Short task: Copy each line below that contains "into".

Source material:
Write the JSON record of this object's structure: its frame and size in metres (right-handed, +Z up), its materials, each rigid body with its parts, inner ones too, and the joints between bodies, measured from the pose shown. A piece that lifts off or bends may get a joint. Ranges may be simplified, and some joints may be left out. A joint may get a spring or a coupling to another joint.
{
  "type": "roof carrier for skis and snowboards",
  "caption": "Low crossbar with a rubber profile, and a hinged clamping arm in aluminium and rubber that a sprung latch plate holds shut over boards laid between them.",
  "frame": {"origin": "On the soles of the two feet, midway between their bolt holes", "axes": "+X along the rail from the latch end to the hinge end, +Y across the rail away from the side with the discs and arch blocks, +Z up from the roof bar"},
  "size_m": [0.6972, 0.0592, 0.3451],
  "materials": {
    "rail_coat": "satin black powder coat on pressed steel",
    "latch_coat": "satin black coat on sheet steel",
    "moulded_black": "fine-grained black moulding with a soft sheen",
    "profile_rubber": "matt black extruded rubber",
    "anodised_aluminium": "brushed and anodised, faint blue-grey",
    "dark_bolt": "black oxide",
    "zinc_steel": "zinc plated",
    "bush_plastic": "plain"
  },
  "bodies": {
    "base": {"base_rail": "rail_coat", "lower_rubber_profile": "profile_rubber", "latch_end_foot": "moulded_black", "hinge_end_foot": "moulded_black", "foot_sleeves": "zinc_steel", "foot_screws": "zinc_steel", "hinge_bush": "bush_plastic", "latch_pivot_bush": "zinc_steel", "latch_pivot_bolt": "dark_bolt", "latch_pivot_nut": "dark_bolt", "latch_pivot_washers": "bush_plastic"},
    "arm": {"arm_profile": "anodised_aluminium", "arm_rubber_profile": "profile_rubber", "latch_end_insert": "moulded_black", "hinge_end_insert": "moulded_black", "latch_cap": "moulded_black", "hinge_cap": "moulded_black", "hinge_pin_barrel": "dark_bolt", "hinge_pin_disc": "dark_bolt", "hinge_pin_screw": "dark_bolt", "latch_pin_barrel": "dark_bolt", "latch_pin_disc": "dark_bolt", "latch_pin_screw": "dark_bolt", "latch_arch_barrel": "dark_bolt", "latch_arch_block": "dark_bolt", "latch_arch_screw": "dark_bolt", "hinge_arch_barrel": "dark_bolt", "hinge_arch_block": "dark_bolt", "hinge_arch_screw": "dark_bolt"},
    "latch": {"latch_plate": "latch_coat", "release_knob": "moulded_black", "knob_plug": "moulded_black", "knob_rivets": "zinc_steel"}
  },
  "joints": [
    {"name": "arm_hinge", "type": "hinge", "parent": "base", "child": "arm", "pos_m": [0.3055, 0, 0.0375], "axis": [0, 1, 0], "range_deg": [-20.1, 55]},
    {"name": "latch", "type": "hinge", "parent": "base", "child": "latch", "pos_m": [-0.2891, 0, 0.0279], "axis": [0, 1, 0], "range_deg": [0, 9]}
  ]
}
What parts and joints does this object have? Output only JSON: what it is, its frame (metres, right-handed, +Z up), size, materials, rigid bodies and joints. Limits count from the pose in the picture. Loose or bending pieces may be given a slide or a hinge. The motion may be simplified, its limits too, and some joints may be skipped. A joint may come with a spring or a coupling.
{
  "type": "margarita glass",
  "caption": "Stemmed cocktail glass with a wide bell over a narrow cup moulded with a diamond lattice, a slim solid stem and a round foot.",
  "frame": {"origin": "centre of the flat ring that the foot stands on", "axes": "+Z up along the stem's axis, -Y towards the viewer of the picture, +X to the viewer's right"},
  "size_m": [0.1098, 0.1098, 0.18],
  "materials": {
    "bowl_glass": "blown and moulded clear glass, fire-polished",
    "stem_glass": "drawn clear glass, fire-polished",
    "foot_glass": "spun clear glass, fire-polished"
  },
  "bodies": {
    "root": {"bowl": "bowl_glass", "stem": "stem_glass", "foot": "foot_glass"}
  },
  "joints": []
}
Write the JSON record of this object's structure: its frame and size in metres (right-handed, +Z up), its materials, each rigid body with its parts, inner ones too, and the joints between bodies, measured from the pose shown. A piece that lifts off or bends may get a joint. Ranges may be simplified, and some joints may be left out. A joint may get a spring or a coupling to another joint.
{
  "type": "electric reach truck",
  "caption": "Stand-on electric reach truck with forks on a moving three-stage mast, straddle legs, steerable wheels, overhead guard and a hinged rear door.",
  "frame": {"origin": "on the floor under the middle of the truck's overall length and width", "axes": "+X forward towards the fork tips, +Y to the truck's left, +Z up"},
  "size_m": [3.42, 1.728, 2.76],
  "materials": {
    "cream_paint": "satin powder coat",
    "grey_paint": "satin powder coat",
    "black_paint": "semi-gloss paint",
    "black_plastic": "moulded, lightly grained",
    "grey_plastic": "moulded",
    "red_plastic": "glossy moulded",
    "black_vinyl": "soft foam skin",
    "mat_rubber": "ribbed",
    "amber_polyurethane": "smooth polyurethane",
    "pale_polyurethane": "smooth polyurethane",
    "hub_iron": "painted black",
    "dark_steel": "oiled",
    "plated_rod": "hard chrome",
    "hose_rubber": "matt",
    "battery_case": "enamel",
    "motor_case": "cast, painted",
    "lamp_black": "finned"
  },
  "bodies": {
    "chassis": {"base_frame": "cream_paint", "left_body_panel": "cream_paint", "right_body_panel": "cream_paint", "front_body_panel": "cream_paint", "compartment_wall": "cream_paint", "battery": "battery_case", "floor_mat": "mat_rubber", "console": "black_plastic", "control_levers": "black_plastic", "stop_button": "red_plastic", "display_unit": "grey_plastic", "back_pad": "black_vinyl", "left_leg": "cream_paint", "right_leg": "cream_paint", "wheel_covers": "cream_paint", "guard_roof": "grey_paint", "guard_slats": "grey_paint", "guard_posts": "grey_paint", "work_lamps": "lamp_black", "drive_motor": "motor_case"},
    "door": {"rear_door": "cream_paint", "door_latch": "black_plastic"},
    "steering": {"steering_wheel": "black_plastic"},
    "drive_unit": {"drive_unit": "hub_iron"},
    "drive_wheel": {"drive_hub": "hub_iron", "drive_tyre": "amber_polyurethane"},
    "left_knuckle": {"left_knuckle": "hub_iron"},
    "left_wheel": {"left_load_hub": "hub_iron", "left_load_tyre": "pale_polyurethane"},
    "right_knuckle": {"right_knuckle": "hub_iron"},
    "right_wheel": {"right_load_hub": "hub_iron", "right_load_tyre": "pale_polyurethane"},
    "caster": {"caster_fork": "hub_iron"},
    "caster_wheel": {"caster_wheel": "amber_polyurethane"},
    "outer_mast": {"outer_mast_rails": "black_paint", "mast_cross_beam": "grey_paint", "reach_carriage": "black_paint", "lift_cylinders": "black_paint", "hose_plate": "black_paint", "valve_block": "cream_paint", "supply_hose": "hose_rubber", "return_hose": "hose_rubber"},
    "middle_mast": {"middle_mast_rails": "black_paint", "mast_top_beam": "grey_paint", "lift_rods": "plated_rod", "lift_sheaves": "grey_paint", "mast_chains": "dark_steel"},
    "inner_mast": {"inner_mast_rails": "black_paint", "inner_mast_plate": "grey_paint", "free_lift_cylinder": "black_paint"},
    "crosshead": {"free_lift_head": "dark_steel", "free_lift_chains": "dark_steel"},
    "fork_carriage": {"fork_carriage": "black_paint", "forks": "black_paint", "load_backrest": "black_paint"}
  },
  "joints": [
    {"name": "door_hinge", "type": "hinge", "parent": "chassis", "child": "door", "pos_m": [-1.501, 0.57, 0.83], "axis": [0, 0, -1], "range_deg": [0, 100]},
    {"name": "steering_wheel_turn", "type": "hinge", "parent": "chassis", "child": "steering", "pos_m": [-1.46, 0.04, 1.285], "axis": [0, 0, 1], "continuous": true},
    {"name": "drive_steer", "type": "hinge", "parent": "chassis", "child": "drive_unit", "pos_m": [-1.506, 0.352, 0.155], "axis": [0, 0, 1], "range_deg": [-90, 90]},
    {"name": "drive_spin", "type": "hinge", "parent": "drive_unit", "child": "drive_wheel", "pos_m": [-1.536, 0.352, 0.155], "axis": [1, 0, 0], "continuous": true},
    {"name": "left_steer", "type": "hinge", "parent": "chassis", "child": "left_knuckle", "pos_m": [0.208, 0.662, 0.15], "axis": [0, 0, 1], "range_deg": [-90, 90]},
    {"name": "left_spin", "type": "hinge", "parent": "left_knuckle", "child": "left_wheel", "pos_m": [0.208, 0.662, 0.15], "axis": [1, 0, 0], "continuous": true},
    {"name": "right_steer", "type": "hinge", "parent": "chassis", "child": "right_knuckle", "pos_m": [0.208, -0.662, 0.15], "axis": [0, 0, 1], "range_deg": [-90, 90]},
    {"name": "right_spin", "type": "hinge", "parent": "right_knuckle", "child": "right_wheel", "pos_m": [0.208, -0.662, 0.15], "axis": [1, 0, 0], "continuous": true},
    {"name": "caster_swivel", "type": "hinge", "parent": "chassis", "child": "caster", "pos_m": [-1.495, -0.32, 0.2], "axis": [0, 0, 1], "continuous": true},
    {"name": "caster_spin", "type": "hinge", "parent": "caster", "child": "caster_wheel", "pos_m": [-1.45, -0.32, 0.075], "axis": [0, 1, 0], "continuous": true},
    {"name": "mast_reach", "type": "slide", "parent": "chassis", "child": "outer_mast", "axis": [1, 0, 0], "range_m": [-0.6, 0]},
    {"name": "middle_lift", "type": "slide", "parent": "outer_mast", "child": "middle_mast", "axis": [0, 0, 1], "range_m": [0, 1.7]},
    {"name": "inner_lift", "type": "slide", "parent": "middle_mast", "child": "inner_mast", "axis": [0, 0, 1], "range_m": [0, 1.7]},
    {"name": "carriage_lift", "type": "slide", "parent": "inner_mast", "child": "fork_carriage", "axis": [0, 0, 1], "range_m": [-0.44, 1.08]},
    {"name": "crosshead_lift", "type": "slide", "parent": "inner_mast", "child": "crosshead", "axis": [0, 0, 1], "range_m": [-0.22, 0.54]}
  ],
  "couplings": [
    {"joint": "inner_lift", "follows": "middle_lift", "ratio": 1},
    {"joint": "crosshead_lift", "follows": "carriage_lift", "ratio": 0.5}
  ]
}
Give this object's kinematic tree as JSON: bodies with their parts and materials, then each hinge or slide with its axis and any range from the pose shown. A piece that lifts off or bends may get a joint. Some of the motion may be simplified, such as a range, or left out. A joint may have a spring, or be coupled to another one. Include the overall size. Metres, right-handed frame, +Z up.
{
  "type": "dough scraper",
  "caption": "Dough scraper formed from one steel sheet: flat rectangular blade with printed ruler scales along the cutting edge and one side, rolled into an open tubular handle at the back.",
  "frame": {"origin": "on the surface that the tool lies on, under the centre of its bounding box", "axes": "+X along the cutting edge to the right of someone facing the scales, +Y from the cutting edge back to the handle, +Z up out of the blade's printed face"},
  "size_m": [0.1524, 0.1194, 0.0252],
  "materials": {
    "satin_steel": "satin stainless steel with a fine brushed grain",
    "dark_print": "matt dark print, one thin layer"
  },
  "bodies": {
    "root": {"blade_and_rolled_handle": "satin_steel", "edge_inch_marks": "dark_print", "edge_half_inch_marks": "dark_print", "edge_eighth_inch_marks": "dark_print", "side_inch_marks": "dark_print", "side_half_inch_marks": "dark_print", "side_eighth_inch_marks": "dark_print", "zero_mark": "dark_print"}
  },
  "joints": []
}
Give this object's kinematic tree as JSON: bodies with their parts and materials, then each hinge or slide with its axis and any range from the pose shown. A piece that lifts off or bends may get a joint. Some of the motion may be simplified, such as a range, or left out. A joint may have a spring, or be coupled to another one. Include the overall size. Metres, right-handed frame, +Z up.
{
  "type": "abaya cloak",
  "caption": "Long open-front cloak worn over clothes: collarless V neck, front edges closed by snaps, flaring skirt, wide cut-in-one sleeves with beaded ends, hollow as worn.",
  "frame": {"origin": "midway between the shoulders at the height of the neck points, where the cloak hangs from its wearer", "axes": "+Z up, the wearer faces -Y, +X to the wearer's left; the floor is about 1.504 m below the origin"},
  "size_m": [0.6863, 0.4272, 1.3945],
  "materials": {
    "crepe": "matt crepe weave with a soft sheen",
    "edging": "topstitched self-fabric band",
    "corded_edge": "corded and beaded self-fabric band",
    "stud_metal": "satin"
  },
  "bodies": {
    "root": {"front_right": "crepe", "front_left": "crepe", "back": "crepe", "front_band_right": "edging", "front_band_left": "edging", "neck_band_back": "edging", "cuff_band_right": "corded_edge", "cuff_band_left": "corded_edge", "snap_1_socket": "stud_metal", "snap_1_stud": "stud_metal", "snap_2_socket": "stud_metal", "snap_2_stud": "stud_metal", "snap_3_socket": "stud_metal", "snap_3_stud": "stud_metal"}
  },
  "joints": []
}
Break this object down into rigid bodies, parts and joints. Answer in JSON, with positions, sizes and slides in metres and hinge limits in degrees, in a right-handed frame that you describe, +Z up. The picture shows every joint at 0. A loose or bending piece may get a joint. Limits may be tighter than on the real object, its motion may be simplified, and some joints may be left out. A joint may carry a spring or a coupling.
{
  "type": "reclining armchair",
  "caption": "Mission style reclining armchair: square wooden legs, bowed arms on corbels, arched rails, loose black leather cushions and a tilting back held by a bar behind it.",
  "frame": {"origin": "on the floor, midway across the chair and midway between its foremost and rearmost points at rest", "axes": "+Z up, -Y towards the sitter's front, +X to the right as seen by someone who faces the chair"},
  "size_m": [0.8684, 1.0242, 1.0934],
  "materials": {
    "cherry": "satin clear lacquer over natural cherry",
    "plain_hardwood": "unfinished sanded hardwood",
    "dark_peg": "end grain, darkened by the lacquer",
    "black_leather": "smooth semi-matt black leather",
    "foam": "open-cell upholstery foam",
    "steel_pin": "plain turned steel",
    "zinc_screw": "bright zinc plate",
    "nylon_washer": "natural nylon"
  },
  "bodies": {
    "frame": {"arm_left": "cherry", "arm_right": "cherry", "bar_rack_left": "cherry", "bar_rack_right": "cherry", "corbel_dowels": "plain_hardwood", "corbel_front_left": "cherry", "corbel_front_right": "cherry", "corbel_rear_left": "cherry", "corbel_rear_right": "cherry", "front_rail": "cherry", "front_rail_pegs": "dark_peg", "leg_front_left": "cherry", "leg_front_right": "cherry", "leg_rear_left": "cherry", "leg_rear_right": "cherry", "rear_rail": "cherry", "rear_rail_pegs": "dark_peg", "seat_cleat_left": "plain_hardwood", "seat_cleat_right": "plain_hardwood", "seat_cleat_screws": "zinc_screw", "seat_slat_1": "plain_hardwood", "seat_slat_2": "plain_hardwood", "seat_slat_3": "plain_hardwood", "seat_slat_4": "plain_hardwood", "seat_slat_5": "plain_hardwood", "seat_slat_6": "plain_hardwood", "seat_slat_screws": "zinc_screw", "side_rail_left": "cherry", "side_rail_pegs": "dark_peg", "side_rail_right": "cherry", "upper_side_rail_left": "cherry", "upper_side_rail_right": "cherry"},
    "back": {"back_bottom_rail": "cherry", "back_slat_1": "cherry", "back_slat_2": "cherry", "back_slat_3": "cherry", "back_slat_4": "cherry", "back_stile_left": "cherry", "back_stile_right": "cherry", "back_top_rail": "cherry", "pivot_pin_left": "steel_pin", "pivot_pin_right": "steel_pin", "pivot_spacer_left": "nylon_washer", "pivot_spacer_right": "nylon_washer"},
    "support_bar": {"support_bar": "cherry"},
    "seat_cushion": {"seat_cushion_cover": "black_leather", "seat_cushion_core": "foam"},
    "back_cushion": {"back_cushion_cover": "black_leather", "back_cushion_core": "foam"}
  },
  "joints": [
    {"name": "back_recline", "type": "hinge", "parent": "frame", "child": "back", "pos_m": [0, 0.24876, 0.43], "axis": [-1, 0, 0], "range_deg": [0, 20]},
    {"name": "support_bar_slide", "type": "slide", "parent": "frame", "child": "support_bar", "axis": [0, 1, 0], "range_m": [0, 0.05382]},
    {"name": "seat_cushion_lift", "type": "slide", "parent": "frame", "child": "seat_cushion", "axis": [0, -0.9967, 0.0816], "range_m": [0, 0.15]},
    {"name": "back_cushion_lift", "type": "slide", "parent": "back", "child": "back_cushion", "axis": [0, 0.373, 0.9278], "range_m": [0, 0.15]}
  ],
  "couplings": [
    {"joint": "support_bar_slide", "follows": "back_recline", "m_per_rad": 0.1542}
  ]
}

Output for this exercise:
  "caption": "Dough scraper formed from one steel sheet: flat rectangular blade with printed ruler scales along the cutting edge and one side, rolled into an open tubular handle at the back.",
Break this object down into rigid bodies, parts and joints. Answer in JSON, with positions, sizes and slides in metres and hinge limits in degrees, in a right-handed frame that you describe, +Z up. The picture shows every joint at 0. A loose or bending piece may get a joint. Limits may be tighter than on the real object, its motion may be simplified, and some joints may be left out. A joint may carry a spring or a coupling.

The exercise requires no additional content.